**Written exercise**
For the listing that follows, give again exactly the lines from the one with "Continue the Blender" to the one with "of their spacing.", including both.

**Information supplied**
────

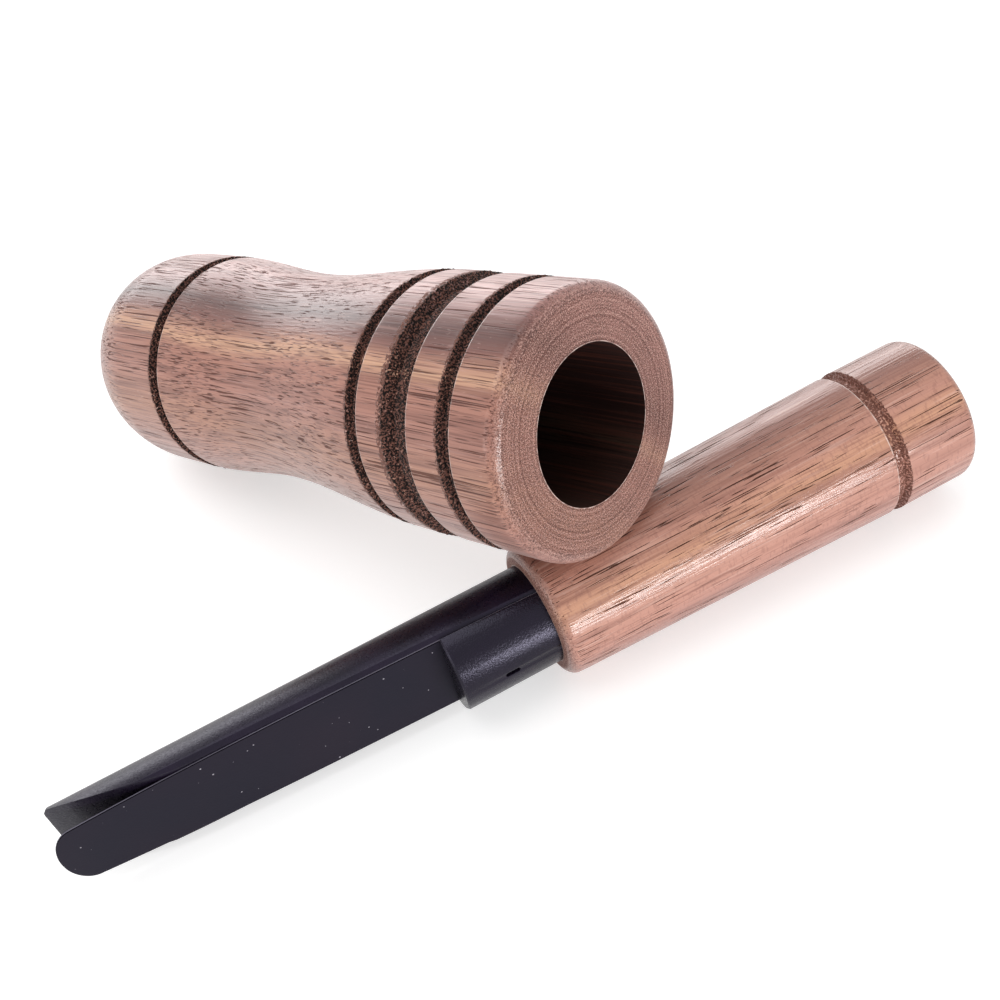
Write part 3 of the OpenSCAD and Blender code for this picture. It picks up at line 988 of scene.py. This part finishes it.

────

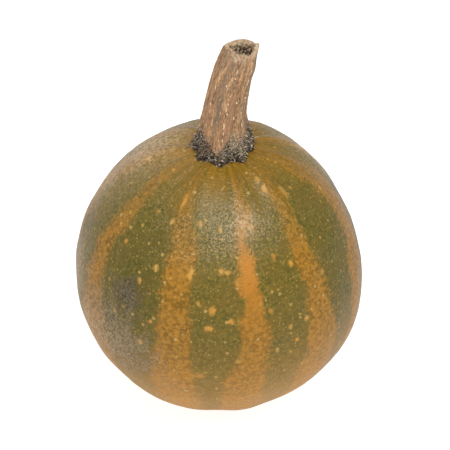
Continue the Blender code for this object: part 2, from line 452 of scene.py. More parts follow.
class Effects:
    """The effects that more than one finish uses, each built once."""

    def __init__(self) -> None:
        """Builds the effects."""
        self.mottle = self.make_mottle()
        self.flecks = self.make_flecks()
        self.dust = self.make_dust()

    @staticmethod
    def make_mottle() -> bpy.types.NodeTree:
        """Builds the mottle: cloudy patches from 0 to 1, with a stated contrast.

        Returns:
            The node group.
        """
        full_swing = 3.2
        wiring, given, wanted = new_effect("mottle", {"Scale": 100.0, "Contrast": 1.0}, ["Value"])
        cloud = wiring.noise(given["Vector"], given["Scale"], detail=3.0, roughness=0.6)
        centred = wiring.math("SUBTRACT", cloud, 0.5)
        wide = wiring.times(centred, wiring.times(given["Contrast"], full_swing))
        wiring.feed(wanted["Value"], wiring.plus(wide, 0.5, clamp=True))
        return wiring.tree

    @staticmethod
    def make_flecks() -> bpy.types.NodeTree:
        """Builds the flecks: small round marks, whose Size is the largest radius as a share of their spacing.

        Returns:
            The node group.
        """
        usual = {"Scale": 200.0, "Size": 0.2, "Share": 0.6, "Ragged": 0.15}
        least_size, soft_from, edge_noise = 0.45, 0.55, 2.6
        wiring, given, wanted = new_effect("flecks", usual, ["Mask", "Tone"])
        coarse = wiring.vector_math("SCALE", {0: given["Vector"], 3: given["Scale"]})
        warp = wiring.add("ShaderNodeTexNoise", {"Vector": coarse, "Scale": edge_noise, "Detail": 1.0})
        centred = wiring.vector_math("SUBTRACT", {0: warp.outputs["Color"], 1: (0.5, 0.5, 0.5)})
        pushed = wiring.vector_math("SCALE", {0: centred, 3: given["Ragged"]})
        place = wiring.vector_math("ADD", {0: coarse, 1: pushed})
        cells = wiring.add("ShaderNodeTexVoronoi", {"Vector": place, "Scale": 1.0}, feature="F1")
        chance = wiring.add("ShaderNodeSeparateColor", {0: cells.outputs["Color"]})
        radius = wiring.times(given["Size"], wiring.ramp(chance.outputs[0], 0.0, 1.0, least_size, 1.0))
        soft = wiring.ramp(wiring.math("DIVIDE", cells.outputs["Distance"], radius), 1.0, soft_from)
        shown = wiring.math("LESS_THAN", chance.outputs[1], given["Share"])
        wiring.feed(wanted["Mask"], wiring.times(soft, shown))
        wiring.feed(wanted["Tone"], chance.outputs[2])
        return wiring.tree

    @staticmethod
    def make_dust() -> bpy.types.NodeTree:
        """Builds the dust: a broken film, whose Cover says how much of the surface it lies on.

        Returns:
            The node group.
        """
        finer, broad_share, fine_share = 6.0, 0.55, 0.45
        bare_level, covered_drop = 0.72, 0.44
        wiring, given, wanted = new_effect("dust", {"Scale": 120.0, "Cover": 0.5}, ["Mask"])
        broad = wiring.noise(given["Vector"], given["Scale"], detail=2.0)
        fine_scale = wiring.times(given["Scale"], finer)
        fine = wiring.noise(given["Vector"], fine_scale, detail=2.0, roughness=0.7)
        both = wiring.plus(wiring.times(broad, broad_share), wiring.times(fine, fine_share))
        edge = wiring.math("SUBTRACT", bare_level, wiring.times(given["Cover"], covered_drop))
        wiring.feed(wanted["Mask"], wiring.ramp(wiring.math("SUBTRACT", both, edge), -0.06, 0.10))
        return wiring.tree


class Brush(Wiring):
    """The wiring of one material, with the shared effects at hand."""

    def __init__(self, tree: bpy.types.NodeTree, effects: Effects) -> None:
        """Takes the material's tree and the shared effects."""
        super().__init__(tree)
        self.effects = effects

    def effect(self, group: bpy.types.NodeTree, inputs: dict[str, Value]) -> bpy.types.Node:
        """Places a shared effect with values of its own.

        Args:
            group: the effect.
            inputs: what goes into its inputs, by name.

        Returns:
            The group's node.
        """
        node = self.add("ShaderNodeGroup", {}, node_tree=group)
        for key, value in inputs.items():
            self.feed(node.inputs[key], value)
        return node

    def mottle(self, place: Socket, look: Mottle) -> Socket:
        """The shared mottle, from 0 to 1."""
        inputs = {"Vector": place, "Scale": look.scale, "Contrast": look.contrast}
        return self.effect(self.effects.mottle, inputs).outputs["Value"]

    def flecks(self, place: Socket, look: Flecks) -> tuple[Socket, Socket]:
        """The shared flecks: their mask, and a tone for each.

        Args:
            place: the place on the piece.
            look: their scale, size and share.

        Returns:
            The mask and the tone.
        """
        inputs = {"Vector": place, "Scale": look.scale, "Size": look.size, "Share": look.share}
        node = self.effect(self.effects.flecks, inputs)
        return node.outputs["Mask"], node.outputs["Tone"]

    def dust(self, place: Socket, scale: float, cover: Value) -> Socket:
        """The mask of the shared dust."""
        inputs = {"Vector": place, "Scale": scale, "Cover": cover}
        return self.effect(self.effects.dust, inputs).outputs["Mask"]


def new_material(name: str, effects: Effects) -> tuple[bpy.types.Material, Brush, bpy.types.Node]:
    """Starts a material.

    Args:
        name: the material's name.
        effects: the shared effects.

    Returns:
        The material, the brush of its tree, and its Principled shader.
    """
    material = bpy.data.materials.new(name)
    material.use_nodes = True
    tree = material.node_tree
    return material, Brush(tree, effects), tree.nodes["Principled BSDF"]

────

**Expected output**
Continue the Blender code for this object: part 2, from line 452 of scene.py. More parts follow.
class Effects:
    """The effects that more than one finish uses, each built once."""

    def __init__(self) -> None:
        """Builds the effects."""
        self.mottle = self.make_mottle()
        self.flecks = self.make_flecks()
        self.dust = self.make_dust()

    @staticmethod
    def make_mottle() -> bpy.types.NodeTree:
        """Builds the mottle: cloudy patches from 0 to 1, with a stated contrast.

        Returns:
            The node group.
        """
        full_swing = 3.2
        wiring, given, wanted = new_effect("mottle", {"Scale": 100.0, "Contrast": 1.0}, ["Value"])
        cloud = wiring.noise(given["Vector"], given["Scale"], detail=3.0, roughness=0.6)
        centred = wiring.math("SUBTRACT", cloud, 0.5)
        wide = wiring.times(centred, wiring.times(given["Contrast"], full_swing))
        wiring.feed(wanted["Value"], wiring.plus(wide, 0.5, clamp=True))
        return wiring.tree

    @staticmethod
    def make_flecks() -> bpy.types.NodeTree:
        """Builds the flecks: small round marks, whose Size is the largest radius as a share of their spacing.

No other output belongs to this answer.